#### [PROBLEM TO SOLVE]
In full and without alteration, give the listing again.

• • • • •

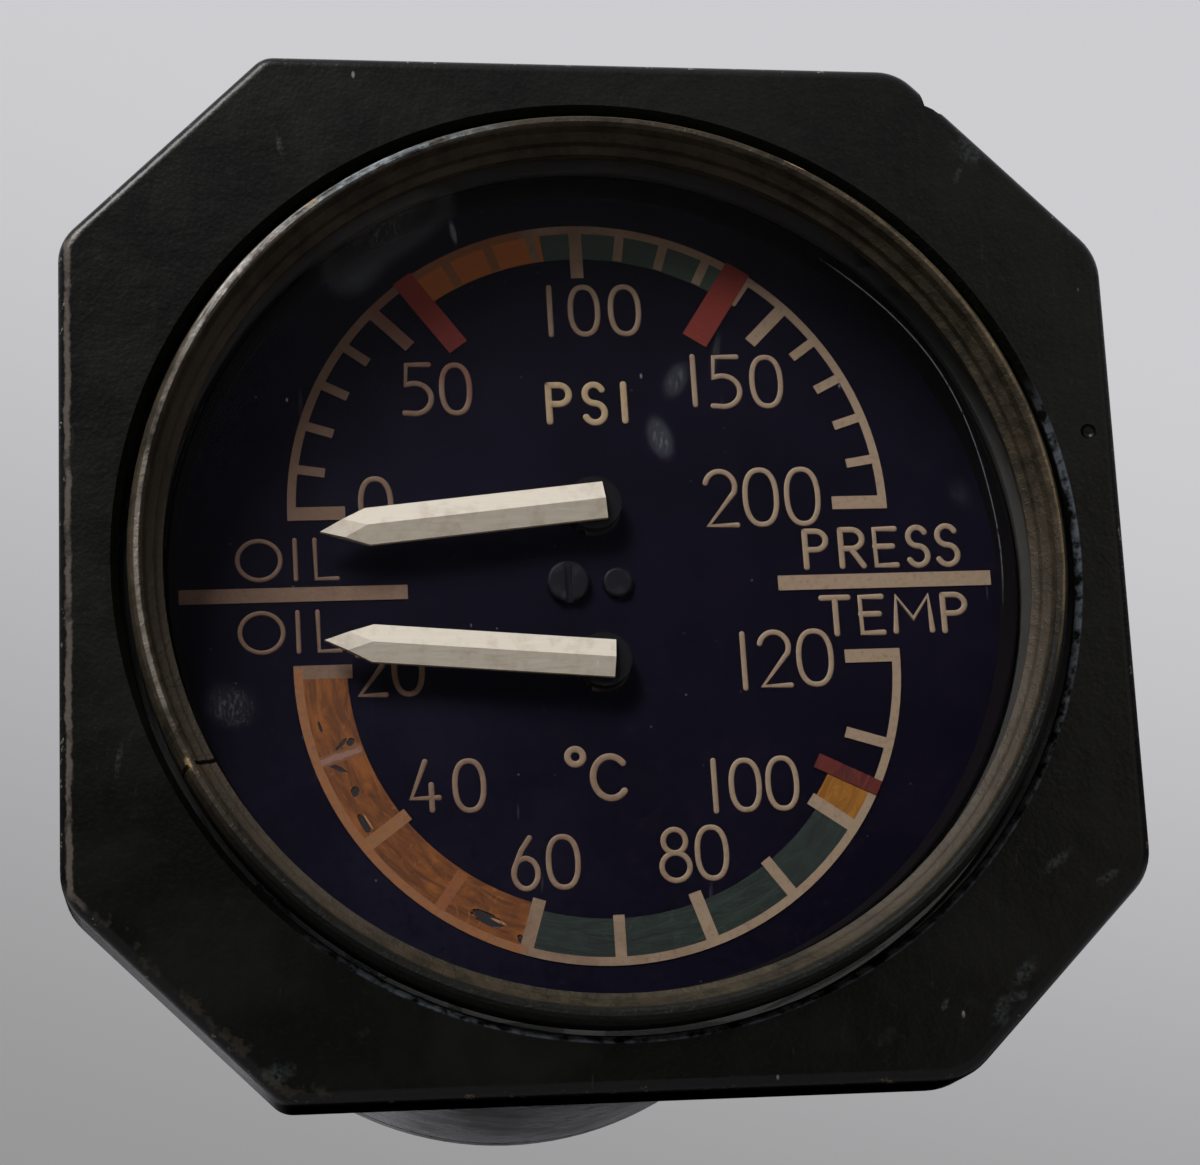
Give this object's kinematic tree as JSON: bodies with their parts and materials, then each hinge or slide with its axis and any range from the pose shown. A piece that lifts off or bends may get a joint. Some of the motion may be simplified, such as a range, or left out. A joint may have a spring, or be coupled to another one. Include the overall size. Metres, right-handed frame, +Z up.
{
  "type": "aircraft oil pressure and temperature indicator",
  "caption": "Panel gauge with an octagonal bezel, a glass window over a black dial with two half-circle scales and two pointers, a round clamp-mounted case and a rear pin connector.",
  "frame": {"origin": "on the case axis, in the plane of the bezel flange's rear face, which meets the panel", "axes": "+Y along the case from the dial to the rear connector, +Z up on the dial, +X to the right as the dial is read"},
  "size_m": [0.0604, 0.0909, 0.0604],
  "materials": {
    "bezel_enamel": "satin",
    "ring_bronze": "satin",
    "window": "gloss",
    "seal_rubber": "matte",
    "mask_black": "matte",
    "dial_black": "matte",
    "print_cream": "matte",
    "print_orange": "matte",
    "print_green": "matte",
    "print_amber": "matte",
    "print_red": "matte",
    "pointer_white": "matte",
    "hub_black": "satin",
    "steel": "satin",
    "steel_black": "satin",
    "brass": "satin",
    "magnet": "satin",
    "moulding_black": "matte",
    "copper_wire": "gloss",
    "iron_shield": "matte",
    "plate_aluminium": "satin",
    "board_laminate": "satin",
    "lug_tin": "satin",
    "resistor_brown": "matte",
    "jewel": "gloss",
    "connector_shell": "satin",
    "pin_gold": "gloss",
    "wire_sleeve": "matte"
  },
  "bodies": {
    "housing": {"case": "bezel_enamel", "window_seal": "seal_rubber", "window_glass": "window", "retaining_ring": "ring_bronze", "mask_ring": "mask_black", "dial_plate": "dial_black", "dial_screw": "steel_black", "dial_pin": "steel_black", "dial_post": "brass", "pressure_scale": "print_cream", "temperature_scale": "print_cream", "divider_lines": "print_cream", "red_limit_bars": "print_red", "orange_bands": "print_orange", "green_bands": "print_green", "amber_band": "print_amber", "front_jewels": "jewel", "front_plate": "plate_aluminium", "middle_plate": "plate_aluminium", "rear_plate": "plate_aluminium", "front_spacers": "brass", "middle_spacers": "brass", "rear_spacers": "brass", "tie_screws": "steel", "terminal_board": "board_laminate", "terminal_lugs": "lug_tin", "trim_resistors": "resistor_brown", "rear_cover": "bezel_enamel", "rear_cover_seal": "seal_rubber", "cover_screws": "steel_black", "connector_gasket": "seal_rubber", "connector_shell": "connector_shell", "connector_insert": "moulding_black", "connector_pins": "pin_gold", "connector_screws": "steel", "lead_wires": "wire_sleeve", "pressure_coil_former": "moulding_black", "pressure_windings": "copper_wire", "pressure_shield": "iron_shield", "pressure_return_magnet": "magnet", "pressure_rear_jewel": "jewel", "temperature_coil_former": "moulding_black", "temperature_windings": "copper_wire", "temperature_shield": "iron_shield", "temperature_return_magnet": "magnet", "temperature_rear_jewel": "jewel"},
    "pressure_needle": {"pressure_pointer": "pointer_white", "pressure_hub": "hub_black", "pressure_staff": "steel", "pressure_balance_weight": "brass", "pressure_rotor": "magnet"},
    "temperature_needle": {"temperature_pointer": "pointer_white", "temperature_hub": "hub_black", "temperature_staff": "steel", "temperature_balance_weight": "brass", "temperature_rotor": "magnet"}
  },
  "joints": [
    {"name": "pressure_pivot", "type": "hinge", "parent": "housing", "child": "pressure_needle", "pos_m": [-0.00009, 0, 0.0047], "axis": [0, 1, 0], "range_deg": [0, 190], "stiffness_Nm_per_rad": 0.000002, "springref_deg": -28.65},
    {"name": "temperature_pivot", "type": "hinge", "parent": "housing", "child": "temperature_needle", "pos_m": [0.00009, 0, -0.0047], "axis": [0, -1, 0], "range_deg": [0, 190], "stiffness_Nm_per_rad": 0.000002, "springref_deg": -28.65}
  ]
}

• • • • •

#### [CORRECT OUTPUT]
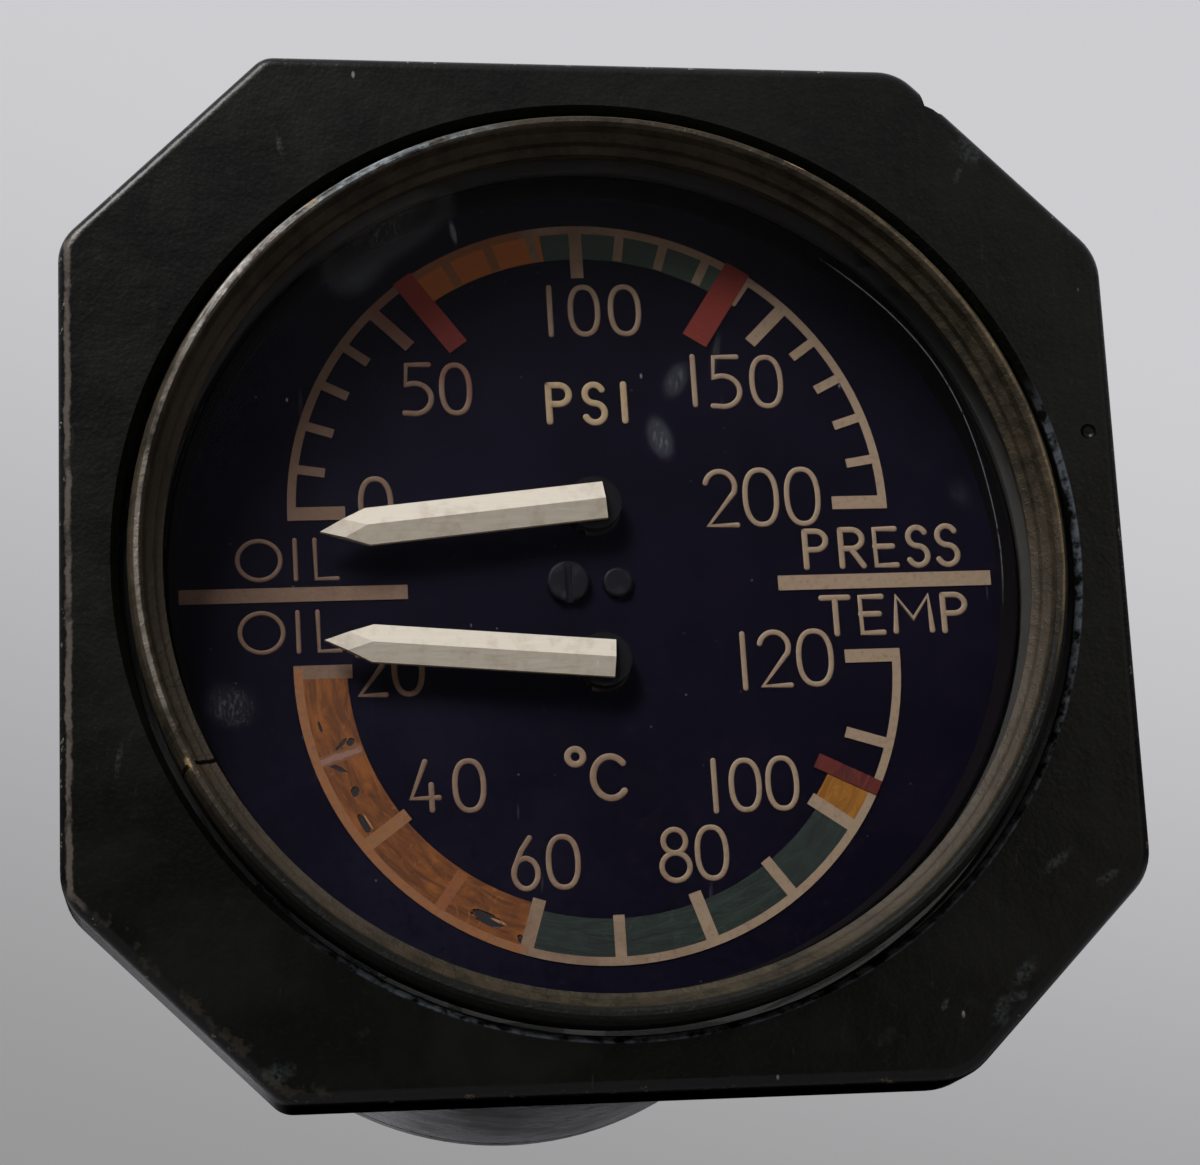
Give this object's kinematic tree as JSON: bodies with their parts and materials, then each hinge or slide with its axis and any range from the pose shown. A piece that lifts off or bends may get a joint. Some of the motion may be simplified, such as a range, or left out. A joint may have a spring, or be coupled to another one. Include the overall size. Metres, right-handed frame, +Z up.
{
  "type": "aircraft oil pressure and temperature indicator",
  "caption": "Panel gauge with an octagonal bezel, a glass window over a black dial with two half-circle scales and two pointers, a round clamp-mounted case and a rear pin connector.",
  "frame": {"origin": "on the case axis, in the plane of the bezel flange's rear face, which meets the panel", "axes": "+Y along the case from the dial to the rear connector, +Z up on the dial, +X to the right as the dial is read"},
  "size_m": [0.0604, 0.0909, 0.0604],
  "materials": {
    "bezel_enamel": "satin",
    "ring_bronze": "satin",
    "window": "gloss",
    "seal_rubber": "matte",
    "mask_black": "matte",
    "dial_black": "matte",
    "print_cream": "matte",
    "print_orange": "matte",
    "print_green": "matte",
    "print_amber": "matte",
    "print_red": "matte",
    "pointer_white": "matte",
    "hub_black": "satin",
    "steel": "satin",
    "steel_black": "satin",
    "brass": "satin",
    "magnet": "satin",
    "moulding_black": "matte",
    "copper_wire": "gloss",
    "iron_shield": "matte",
    "plate_aluminium": "satin",
    "board_laminate": "satin",
    "lug_tin": "satin",
    "resistor_brown": "matte",
    "jewel": "gloss",
    "connector_shell": "satin",
    "pin_gold": "gloss",
    "wire_sleeve": "matte"
  },
  "bodies": {
    "housing": {"case": "bezel_enamel", "window_seal": "seal_rubber", "window_glass": "window", "retaining_ring": "ring_bronze", "mask_ring": "mask_black", "dial_plate": "dial_black", "dial_screw": "steel_black", "dial_pin": "steel_black", "dial_post": "brass", "pressure_scale": "print_cream", "temperature_scale": "print_cream", "divider_lines": "print_cream", "red_limit_bars": "print_red", "orange_bands": "print_orange", "green_bands": "print_green", "amber_band": "print_amber", "front_jewels": "jewel", "front_plate": "plate_aluminium", "middle_plate": "plate_aluminium", "rear_plate": "plate_aluminium", "front_spacers": "brass", "middle_spacers": "brass", "rear_spacers": "brass", "tie_screws": "steel", "terminal_board": "board_laminate", "terminal_lugs": "lug_tin", "trim_resistors": "resistor_brown", "rear_cover": "bezel_enamel", "rear_cover_seal": "seal_rubber", "cover_screws": "steel_black", "connector_gasket": "seal_rubber", "connector_shell": "connector_shell", "connector_insert": "moulding_black", "connector_pins": "pin_gold", "connector_screws": "steel", "lead_wires": "wire_sleeve", "pressure_coil_former": "moulding_black", "pressure_windings": "copper_wire", "pressure_shield": "iron_shield", "pressure_return_magnet": "magnet", "pressure_rear_jewel": "jewel", "temperature_coil_former": "moulding_black", "temperature_windings": "copper_wire", "temperature_shield": "iron_shield", "temperature_return_magnet": "magnet", "temperature_rear_jewel": "jewel"},
    "pressure_needle": {"pressure_pointer": "pointer_white", "pressure_hub": "hub_black", "pressure_staff": "steel", "pressure_balance_weight": "brass", "pressure_rotor": "magnet"},
    "temperature_needle": {"temperature_pointer": "pointer_white", "temperature_hub": "hub_black", "temperature_staff": "steel", "temperature_balance_weight": "brass", "temperature_rotor": "magnet"}
  },
  "joints": [
    {"name": "pressure_pivot", "type": "hinge", "parent": "housing", "child": "pressure_needle", "pos_m": [-0.00009, 0, 0.0047], "axis": [0, 1, 0], "range_deg": [0, 190], "stiffness_Nm_per_rad": 0.000002, "springref_deg": -28.65},
    {"name": "temperature_pivot", "type": "hinge", "parent": "housing", "child": "temperature_needle", "pos_m": [0.00009, 0, -0.0047], "axis": [0, -1, 0], "range_deg": [0, 190], "stiffness_Nm_per_rad": 0.000002, "springref_deg": -28.65}
  ]
}